Paused = Logged Out. Unpaused = Logged In however I will continue using the "paused" terminology.

We use Local channels because some of those agents might have extra dial plan rules, like call forwarding, or multiple devices ringing in tandem, etc.

By: Luke Escude (lukeescude) 2021-11-30 15:07:25.230-0600

Okay, here's how to fix it:

touch queues.conf
asterisk -rx "core reload"

So queues.conf has to be touched/modified in order for the state to go back to normal.

By: Joshua C. Colp (jcolp) 2021-11-30 15:48:09.689-0600

This sounds like it would be the same underlying issue as ASTERISK-29658, even if separate queues. It's also fixed the same way.

By: Joshua C. Colp (jcolp) 2021-11-30 15:49:29.717-0600

This still does need core debug though.

By: Asterisk Team (asteriskteam) 2021-12-15 12:00:01.318-0600

Suspended due to lack of activity. This issue will be automatically re-opened if the reporter posts a comment. If you are not the reporter and would like this re-opened please create a new issue instead.
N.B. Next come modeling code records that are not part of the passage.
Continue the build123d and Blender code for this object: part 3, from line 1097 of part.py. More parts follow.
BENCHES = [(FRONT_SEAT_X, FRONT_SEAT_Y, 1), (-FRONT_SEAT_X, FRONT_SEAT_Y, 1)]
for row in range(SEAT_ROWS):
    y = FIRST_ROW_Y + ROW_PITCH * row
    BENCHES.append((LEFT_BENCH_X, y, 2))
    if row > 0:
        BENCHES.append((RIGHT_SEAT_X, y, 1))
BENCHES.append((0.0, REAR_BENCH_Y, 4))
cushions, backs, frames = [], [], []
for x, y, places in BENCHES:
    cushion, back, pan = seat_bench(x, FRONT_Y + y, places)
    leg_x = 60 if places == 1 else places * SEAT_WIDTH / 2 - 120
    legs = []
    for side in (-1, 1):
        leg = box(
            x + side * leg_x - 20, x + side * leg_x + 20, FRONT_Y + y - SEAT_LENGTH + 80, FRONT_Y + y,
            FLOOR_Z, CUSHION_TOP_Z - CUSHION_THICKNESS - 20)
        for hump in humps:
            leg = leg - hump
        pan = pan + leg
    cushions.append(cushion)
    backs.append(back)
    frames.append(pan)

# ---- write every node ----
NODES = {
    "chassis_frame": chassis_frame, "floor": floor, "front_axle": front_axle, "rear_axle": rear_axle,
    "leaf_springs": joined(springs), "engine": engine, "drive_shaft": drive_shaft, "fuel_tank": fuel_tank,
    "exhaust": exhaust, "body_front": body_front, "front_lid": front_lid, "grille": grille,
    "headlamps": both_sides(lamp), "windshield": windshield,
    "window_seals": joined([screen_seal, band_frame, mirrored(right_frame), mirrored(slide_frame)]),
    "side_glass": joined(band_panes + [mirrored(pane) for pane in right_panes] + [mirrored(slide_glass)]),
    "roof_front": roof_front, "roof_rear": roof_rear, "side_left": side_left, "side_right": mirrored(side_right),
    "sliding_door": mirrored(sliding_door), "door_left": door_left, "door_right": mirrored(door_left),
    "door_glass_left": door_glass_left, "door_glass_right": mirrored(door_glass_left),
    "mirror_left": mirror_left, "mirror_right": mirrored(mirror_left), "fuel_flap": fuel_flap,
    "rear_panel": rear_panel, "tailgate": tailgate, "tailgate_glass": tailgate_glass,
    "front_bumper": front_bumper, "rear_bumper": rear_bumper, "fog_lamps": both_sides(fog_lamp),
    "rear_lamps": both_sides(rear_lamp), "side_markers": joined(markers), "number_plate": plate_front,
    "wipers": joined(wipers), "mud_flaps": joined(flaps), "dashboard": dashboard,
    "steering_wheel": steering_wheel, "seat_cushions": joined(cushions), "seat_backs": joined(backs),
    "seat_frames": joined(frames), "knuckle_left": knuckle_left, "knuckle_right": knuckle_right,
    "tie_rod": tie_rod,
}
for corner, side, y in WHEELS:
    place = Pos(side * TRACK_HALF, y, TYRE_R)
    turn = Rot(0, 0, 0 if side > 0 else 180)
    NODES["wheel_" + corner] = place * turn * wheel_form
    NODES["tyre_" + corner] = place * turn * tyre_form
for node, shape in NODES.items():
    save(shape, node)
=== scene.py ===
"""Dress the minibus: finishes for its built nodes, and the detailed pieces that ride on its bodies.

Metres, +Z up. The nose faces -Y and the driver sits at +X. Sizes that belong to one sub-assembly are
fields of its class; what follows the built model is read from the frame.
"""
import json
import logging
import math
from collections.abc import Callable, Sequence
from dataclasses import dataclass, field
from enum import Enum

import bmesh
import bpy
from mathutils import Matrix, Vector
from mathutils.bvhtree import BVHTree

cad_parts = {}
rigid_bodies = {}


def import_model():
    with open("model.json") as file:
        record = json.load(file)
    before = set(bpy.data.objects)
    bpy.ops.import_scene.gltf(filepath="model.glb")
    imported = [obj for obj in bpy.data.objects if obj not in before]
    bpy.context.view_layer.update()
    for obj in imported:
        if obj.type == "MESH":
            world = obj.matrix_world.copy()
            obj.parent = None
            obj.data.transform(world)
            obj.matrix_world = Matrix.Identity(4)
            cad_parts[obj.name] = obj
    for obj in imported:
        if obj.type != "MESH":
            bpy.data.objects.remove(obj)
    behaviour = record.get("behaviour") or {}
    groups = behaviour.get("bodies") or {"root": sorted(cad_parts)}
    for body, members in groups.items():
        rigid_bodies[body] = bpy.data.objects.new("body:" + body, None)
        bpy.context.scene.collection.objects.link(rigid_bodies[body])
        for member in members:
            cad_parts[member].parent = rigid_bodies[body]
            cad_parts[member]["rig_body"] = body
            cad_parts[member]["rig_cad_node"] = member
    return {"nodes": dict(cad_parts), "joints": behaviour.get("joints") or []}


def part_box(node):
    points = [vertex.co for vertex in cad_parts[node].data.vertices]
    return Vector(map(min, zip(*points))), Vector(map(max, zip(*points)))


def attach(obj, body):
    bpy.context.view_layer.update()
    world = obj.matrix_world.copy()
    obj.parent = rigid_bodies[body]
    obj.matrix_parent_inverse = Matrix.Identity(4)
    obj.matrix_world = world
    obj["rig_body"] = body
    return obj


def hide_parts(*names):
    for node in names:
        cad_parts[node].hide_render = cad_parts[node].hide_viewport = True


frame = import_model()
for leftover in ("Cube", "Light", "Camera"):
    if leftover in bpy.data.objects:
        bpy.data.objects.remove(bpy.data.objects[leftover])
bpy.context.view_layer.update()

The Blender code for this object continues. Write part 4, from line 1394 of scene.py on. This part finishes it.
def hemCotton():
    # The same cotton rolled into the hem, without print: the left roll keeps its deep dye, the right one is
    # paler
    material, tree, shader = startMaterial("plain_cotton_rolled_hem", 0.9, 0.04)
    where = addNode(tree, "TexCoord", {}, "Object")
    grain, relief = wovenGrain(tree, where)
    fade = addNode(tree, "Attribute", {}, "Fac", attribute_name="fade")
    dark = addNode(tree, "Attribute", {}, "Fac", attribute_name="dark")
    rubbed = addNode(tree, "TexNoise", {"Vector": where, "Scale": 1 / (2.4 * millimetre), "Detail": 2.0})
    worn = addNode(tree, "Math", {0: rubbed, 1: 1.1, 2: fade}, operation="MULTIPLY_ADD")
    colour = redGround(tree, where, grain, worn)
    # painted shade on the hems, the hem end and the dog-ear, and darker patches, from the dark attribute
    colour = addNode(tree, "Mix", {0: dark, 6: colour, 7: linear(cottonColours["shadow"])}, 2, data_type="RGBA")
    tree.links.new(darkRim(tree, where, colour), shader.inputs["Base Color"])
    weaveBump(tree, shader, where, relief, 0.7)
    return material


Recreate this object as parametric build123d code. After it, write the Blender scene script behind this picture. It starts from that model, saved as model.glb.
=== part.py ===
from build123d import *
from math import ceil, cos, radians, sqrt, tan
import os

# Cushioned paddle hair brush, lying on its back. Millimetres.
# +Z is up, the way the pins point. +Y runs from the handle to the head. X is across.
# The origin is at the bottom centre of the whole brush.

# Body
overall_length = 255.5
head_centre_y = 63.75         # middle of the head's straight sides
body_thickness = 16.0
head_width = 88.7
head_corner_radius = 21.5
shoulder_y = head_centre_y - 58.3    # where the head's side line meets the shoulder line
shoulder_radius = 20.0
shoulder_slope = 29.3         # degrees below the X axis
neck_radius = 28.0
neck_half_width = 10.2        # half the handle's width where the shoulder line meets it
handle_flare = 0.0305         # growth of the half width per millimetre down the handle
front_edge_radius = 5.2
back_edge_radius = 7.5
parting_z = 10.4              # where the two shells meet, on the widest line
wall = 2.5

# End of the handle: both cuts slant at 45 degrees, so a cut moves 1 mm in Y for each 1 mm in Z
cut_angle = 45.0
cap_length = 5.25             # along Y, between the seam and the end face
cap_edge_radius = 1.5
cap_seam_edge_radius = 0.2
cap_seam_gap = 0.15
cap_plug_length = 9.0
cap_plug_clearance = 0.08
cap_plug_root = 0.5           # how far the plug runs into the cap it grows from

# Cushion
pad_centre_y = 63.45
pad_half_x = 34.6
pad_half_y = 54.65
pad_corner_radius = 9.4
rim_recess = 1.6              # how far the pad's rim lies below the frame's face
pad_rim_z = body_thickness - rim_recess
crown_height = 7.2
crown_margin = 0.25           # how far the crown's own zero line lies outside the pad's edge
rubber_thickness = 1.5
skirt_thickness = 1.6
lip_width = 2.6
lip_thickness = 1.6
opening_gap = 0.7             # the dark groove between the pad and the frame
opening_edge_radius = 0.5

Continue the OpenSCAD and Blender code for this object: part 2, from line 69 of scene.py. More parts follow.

If the new issue is related to this one a link will be created during the triage process. Further information on issue tracker usage can be found in the Asterisk Issue Guidlines [1].

[1] https://wiki.asterisk.org/wiki/display/AST/Asterisk+Issue+Guidelines

By: Luke Escude (lukeescude) 2022-01-19 09:01:25.791-0600

This issue is fixed by the patch in ASTERISK-29806

We've been running it since it came out, and it solves the issue.

By: Asterisk Team (asteriskteam) 2022-01-19 09:01:26.031-0600

This issue has been reopened as a result of your commenting on it as the reporter. It will be triaged once again as applicable.